The cherry tomato vines have been loaded, and the Taste of the Garden (March 29) attendees also got to pick plenty. We have been digging up the seedlings from the fallen fruits, and replanting them. They are a good summer crop as well.
We have a brazen rabbit that lives within a hundred feet of the garden who dearly loves our beans. He goes under the pre-fab classroom and lives there, but he doesn't run from us. Just challenges us. No more bean plantings.
That is what we are about right now, planting a summer crop. Some students want to come off and on all summer long, but youthful intentions sometimes go elsewhere. The school teacher in charge, Al Piotter, only has a month left of school days. He really needs a vacation.
The debate is what green crop to plant, pigeon peas or perennial peanut ground cover.
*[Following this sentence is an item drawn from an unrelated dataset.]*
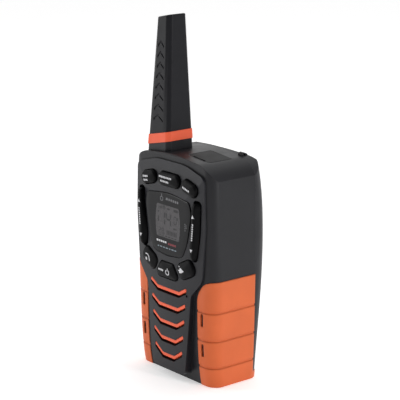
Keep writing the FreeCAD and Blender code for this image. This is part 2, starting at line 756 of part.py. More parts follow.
def mast_section(level, grow=0.0):
    """The antenna's cross-section at a height: a square with bevelled corners that tapers upwards."""
    low, high = size("mast_low"), size("mast_high")
    t = (level - low) / (high - low)

    def between(a, b):
        return size(a) + (size(b) - size(a)) * t
    x, y = -between("mast_x", "mast_tip_x"), -between("mast_y", "mast_tip_y")
    a = between("mast_wide", "tip_wide_x") / 2 + grow
    b = between("mast_deep", "tip_deep") / 2 + grow
    bevel = size("mast_bevel")
    corners = [(-a + bevel, -b), (a - bevel, -b), (a, -b + bevel), (a, b - bevel), (a - bevel, b),
               (-a + bevel, b), (-a, b - bevel), (-a, -b + bevel)]
    return [(x + p, y + q, size("mast_corner")) for p, q in corners]


def mast_form(name, low, high, grow=0.0):
    body = doc.addObject("PartDesign::Body", name)
    ends = [sketch(body, "XY_Plane", z, edges(mast_section(z, grow))) for z in (low, high)]
    loft = body.newObject("PartDesign::AdditiveLoft", "taper")
    loft.Profile = ends[0]
    loft.Sections = ends[1:]
    return body


def slanted(name, level, length):
    """A slab that rises towards +X at the antenna's slant.

    level is its lower face's height at the mast's middle, and length its upright thickness.
    """
    slab = doc.addObject("Part::Box", name)
    slab.Length = 80
    slab.Width = 80
    slab.setExpression("Height", "(%s) * cos(Sizes.mast_slope * 1 deg)" % length)
    turn = FreeCAD.Rotation(Vector(0, 1, 0), -size("mast_slope"))
    corner = turn.multVec(Vector(-40, -40, 0))
    slab.Placement = FreeCAD.Placement(Vector(-size("mast_x"), 0, level) + corner, turn)
    return slab


def rounded_tip(sheath):
    """Round the rim of the antenna's slanted top."""
    doc.recompute()
    rim = [n for n, e in enumerate(sheath.Shape.Edges, 1) if e.BoundBox.ZMin > size("mast_high") - 3]
    rounded = doc.addObject("Part::Fillet", "tip_rounded")
    rounded.Base = sheath
    rounded.Edges = [(number, 0.7, 0.7) for number in rim]
    return rounded


def chevrons():
    """Shallow arrowheads pressed into the front of the antenna, one above another."""
    marks = []
    floor = mast_form("chevron_floor", 110, 200, -size("mark_deep"))
    for n in range(int(size("marks"))):
        low = size("mark_low") + n * size("mark_pitch")
        x = -size("mast_x") + (low - size("mast_low")) * 0.038
        a, rise, stroke = 4.0 - 0.22 * n, 2.6, 1.3
        arrow = [(x - a, low, 0), (x, low + rise, 0), (x + a, low, 0), (x + a, low + stroke, 0),
                 (x, low + rise + stroke, 0), (x - a, low + stroke, 0)]
        marks.append(cut("chevron_tool%d" % n, front_prism("chevron%d" % n, arrow, 4, "20 mm"), floor))
    return marks


def make_antenna():
    """Neck, orange ring and tapered sheath, cut at the same slant, round a wound core."""
    ring_low = size("ring_low")
    ring_high = ring_low + size("ring_tall")
    foot = (-size("mast_x"), -size("mast_y"), 112)
    bore = rod("mast_bore", foot, (0, 0, 1), "Sizes.core_radius", "62")
    below = mast_form("neck_form", size("mast_low") - 4, 150)
    neck = common("neck_blank", below, slanted("neck_slab", ring_low - 30, "30"))
    neck = cut("neck_on_case", neck, OUTER)
    finish("antenna_neck", cut("neck_cut", neck, bore))
    ring = common("ring_blank", mast_form("ring_form", 110, 150, size("ring_proud")),
                  slanted("ring_slab", ring_low, "Sizes.ring_tall"))
    finish("antenna_ring", cut("ring_cut", ring, bore))
    sheath = common("sheath_blank", mast_form("sheath_form", 110, 200),
                    slanted("sheath_slab", ring_high, "90"))
    tip = slanted("tip_slab", size("mast_high"), "40")
    rounded = rounded_tip(cut("sheath_trimmed", sheath, tip))
    finish("antenna_sheath", cut("sheath_cut", rounded, fuse("sheath_tools", bore, *chevrons())))
    finish("antenna_core", rod("core_rod", foot, (0, 0, 1), "Sizes.core_radius", "62"))


# ---------------------------------------------------------------- top flap and lanyard lug


def flap_outline(gap):
    left, right = size("flap_left"), size("flap_right")
    front, back = -size("flap_front"), size("flap_back")
    return shrink([(left, front, 3), (right, front, 3), (right, back, 0.6), (left, back, 0.6)], gap)


def make_flap():
    blank = plan_prism("flap_blank", flap_outline(size("gap")), size("body_top") - 10, "20 mm")
    bed = casing_form("flap_bed", size("flap_thick"))
    finish("jack_cover", cut("flap_cut", common("flap_outer", OUTER, blank), bed))
    low = ("Sizes.flap_left + 3", "-9.2", "106")
    high = ("Sizes.flap_right - 5.5", "-3.2", "Sizes.body_top - 5")
    socket = rod("jack_socket", (12.5, -6.2, 107), (0, 0, 1), "1.8", "20")
    finish("jack_block", cut("jack_cut", block("jack_outer", low, high), socket))


def make_lug():
    """A small eye at the back of the top for a wrist strap."""
    eye = side_eye()
    finish("lanyard_lug", cut("lug_cut", eye, OUTER))


def side_eye():
    outline = [(12.0, 114, 0.5), (18.6, 113, 0.5), (17.4, 120.6, 1.6), (13.4, 122.4, 1.4)]
    plate = prism("lug_plate", "YZ_Plane", 18.4, outline, "2.6 mm")
    eye = rod("lug_eye", (10, 15.2, 120.4), (1, 0, 0), "0.6", "20")
    return cut("lug_with_eye", plate, eye)


# ---------------------------------------------------------------- boards


def make_boards():
    low = ("-Sizes.board_wide / 2", "-Sizes.board_front - Sizes.board_thick", "Sizes.board_low")
    high = ("Sizes.board_wide / 2", "-Sizes.board_front", "Sizes.board_high")
    board = block("board_blank", low, high)
    notch = rod("board_notch", (0, -10, size("speaker_mid")), (0, 1, 0),
                "Sizes.magnet_radius + 0.6", "20")
    holes = [rod("board_hole%d" % n, (x, -10, z), (0, 1, 0), "1.5", "20")
             for n, (x, z) in enumerate(BOARD_SCREWS)]
    finish("main_board", cut("board_cut", board, fuse("board_holes", notch, *holes)))
    can = block("shield_outer", ("-20", "-1.4", "78"), ("16", "1.4", "104"))
    hollow = block("shield_inner", ("-19.6", "-1.4", "78.4"), ("15.6", "1.0", "103.6"))
    finish("rf_shield", cut("shield_cut", can, hollow))
    screws = [screw("board_screw%d" % n, (x, -1.4, z), (0, 1, 0), 1.25, 5.0)
              for n, (x, z) in enumerate(BOARD_SCREWS)]
    finish("board_screws", group("board_screw_group", *screws))


BOARD_SCREWS = [(-21.5, 12.0), (21.5, 12.0), (-21.5, 51.0), (21.5, 51.0)]
CASE_SCREWS = [(-27.2, 104.0), (27.2, 104.0), (-27.2, 72.0), (27.2, 72.0)]


def screw(name, head_at, towards, radius, length):
    """A pan-head screw: its head stands out along towards and its shank runs the other way."""
    head = rod(name + "_head", head_at, towards, "%g" % (radius * 2), "%g" % (radius * 1.2))
    back = [-part for part in towards]
    shank = rod(name + "_shank", head_at, back, "%g" % radius, "%g" % length)
    return fuse(name, head, shank)


def screw_holes(name):
    """Pilot holes in the front posts, or clearance holes and counterbores in the rear ones."""
    tools = []
    for n, (x, z) in enumerate(CASE_SCREWS):
        if name == "front":
            tools.append(rod("pilot%d" % n, (x, 7, z), (0, 1, 0), "Sizes.screw_shank", "30"))
            board_x, board_z = BOARD_SCREWS[n]
            tools.append(rod("board_pilot%d" % n, (board_x, -9, board_z), (0, 1, 0),
                             "Sizes.screw_shank", "8"))
        else:
            tools.append(rod("clear%d" % n, (x, 5, z), (0, 1, 0), "Sizes.screw_shank + 0.2", "30"))
            tools.append(rod("counterbore%d" % n, (x, size("screw_seat"), z), (0, 1, 0),
                             "Sizes.screw_shank * 2 + 0.3", "30"))
    return tools


def make_case_screws():
    screws = [screw("case_screw%d" % n, (x, size("screw_seat"), z), (0, 1, 0), 1.25, 8.5)
              for n, (x, z) in enumerate(CASE_SCREWS)]
    finish("case_screws", group("case_screw_group", *screws))


# ---------------------------------------------------------------- cells


def make_cells():
    """Three AA cells, the middle one upside down, between sprung plates and flat plates."""
    cells, springs, plates = [], [], []
    low, can_long, nub_long = size("cell_low"), size("cell_long"), size("cell_nub")
    thick, top = size("plate_thick"), size("well_high")
    for number in range(3):
        x, y = (number - 1) * size("cell_pitch"), size("cell_y")
        upside_down = number == 1
        can_low = low + (nub_long if upside_down else 0)
        nub_low = low if upside_down else low + can_long
        can = rod("can%d" % number, (x, y, can_low), (0, 0, 1), "Sizes.cell_radius", "Sizes.cell_long")
        nub = rod("nub%d" % number, (x, y, nub_low), (0, 0, 1), "2.6", "Sizes.cell_nub")
        cells.append(fuse("aa_cell%d" % number, can, nub))
        spring = doc.addObject("Part::Cone", "spring%d" % number)
        spring.Radius1 = 4.6
        spring.Radius2 = 3.0
        spring.setExpression("Height", "Sizes.cell_low - Sizes.spring_low")
        spring.Placement.Base = Vector(x, y, size("spring_low"))
        springs.append(spring)
        for end, level in (("low", size("spring_low") - thick), ("high", top - thick)):
            plates.append(plan_prism("plate_%s%d" % (end, number), oblong_at(x, y, 12, 11, 1), level,
                                     "Sizes.plate_thick"))
    finish("battery_cells", group("cell_group", *cells))
    finish("battery_springs", group("spring_group", *springs))
    finish("battery_contacts", group("plate_group", *plates))


def make_door_seal():
    """A thin rubber frame under the battery door's rim."""
    rim = door_outline(size("door_gap") + 0.3)
    ring = cut("seal_frame", front_prism("seal_outer", rim, -40, "26 mm"),
               front_prism("seal_inner", shrink(rim, 0.8), -40, "26 mm"))
    under = casing_form("seal_under", size("door_thick"))
    ring = common("seal_under_door", ring, under)
    finish("door_seal", cut("door_seal_cut", ring, casing_form("seal_bed", size("door_thick") + 0.25)))


# ---------------------------------------------------------------- build, check and write


def check_document():
    """Stop if any object failed or any piece is empty or broken."""
    for item in doc.Objects:
        if "Invalid" in item.State or "Error" in item.State:
            raise SystemExit("%s failed: %s" % (item.Name, item.State))
    for piece in PARTS:
        if piece.Shape.isNull() or not piece.Shape.isValid() or not piece.Shape.Solids:
            raise SystemExit("%s has no sound solid" % piece.Label)


def write_parts():
    os.makedirs("parts", exist_ok=True)
    for old in os.listdir("parts"):
        os.remove(os.path.join("parts", old))
    for piece in PARTS:
        piece.Shape.exportStep("parts/%s.step" % piece.Label)


for make in (make_casing, make_face, make_display, make_keys, make_rockers, make_membrane, make_grille,
             make_speaker, make_microphone, make_talk, make_antenna, make_flap, make_lug, make_boards,
             make_case_screws, make_cells, make_door, make_door_seal):
    make()
make_grip("left_grip", -1)
make_grip("right_grip", 1)
doc.recompute()
check_document()
write_parts()
for piece in PARTS:
    print("%-18s %3d solid(s) %9.1f mm3" % (piece.Label, len(piece.Shape.Solids), piece.Shape.Volume))
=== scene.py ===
"""The looks of a hand-held two-way radio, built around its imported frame.

The frame is in metres, with +Z up and the front towards -Y. Outlines and sizes here are in
millimetres, in the same axes, and mesh_piece turns them into metres.
"""

import json
import math

import bmesh
import bpy
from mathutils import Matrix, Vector
from mathutils.bvhtree import BVHTree


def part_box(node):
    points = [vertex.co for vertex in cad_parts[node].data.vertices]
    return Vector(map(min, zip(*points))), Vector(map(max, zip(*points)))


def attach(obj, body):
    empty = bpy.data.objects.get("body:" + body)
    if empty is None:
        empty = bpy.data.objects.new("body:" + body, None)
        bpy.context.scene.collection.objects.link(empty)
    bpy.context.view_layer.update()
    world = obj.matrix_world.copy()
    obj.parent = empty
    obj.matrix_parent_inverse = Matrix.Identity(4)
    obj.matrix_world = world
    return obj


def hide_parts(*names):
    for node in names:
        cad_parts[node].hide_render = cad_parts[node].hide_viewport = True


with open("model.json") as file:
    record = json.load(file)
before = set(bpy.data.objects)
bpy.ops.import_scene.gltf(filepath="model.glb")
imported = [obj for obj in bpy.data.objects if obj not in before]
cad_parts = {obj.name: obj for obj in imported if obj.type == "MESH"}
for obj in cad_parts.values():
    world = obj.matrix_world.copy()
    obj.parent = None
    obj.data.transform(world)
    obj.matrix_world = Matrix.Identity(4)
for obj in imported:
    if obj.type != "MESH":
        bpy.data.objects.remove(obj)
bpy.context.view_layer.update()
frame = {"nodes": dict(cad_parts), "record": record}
NODES = frame["nodes"]
MM = 0.001

# ---------------------------------------------------------------- camera, light and floor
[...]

We could leave it fallow, since we intend to put all new fresh compost soil next year. Green cover crops will not only refertilize the existing soil, but keep out the weeds that will overtake a fallow garden. We found that regular peanuts do not do well here, so much for George Washington Carver's discoveries.
ECHO has a list of summer crops it sends all over the world. They have several that need to have their leaves cooked for 5 minutes or more in order to flush them, getting rid of the cyanide in them, then they are edible. Those we don't need around the students, like cassava (tapioca) and chaya.
Garlic chives make great grass-like borders through all seasons. The all-purpose mooring tree, pigeon peas, okra, eggplants, hot peppers and sweet potatoes. Tropical pumpkins (calabaza and chayote squash). bunching onions, will work. ECHO has many exotic vegetables, but these are ones we know we can eat.
There is the cranberry-colored false roselle, the edible "Florida cranberry" roselle, and the water chestnuts that they grow in plastic swimming pools.
The drought season has been very mild this year. We are almost out of our dry times. By mid-May, we should be starting the rainy season. Some flowers recommended by the University of Florida to grow in May are - gaillardia, coleus, salvia, torenia, wax begonias and those extremely hot, tiny red pepper bushes. Stephen Brown recommends also, balsam, nasturtiums and zinnias. Summer herbs include basil, chives, mints, thyme, Mexican tarragon (looks like narrow marigold blooms), ginger, cumin, summer savory and rosemary. For summer vegetables try okra, southern peas and sweet potatoes, and always, cherry tomatoes.
The merry, merry month of May's last week will bring the rains and the onslaught of bugs, viruses and fungus. Use caution in spraying because there are good bugs out there; besides that, bugs build up and intolerance to pesticides. Indescriminate use tends to overthrow the good-bug/ bad-bug balance in your garden. Don't forget, birds, lizards, frogs and toads, bees and butterflies (and their caterpillars) are your friends.
With rain comes puddles and standing water, breeding grounds for mosquitoes. Eliminate those. Hopefully the airplanes will be spraying.
Now is the time for clipping limbs and deadwood that might create a hazard when the hurricanes arrive in June. Remember, severe pruning does more harm than good. Consult an arborist or the Lee County Extension office. Fertilize them to get them back to bushy and dense. Mulch, mulch, mulch (keeps out weeds as well as holding moisture in the plants root system). Reliable rains start in June, be sure to fertilize everything, lawns and landscaping, because of the nitrogen and phosphorus ban that starts in June and lasts until the end of September. Build up your feeding in order to cover these summer months.
May is the best time to do cuttings, grafting and air layering. Multiply your plants.
Would that every day could be an Earth Day awareness.
Thank a tree for you clean oxygen to breathe.
Joyce Comingore is a Master Gardener, hibiscus enthusiast and member of the Garden Club of Cape Coral.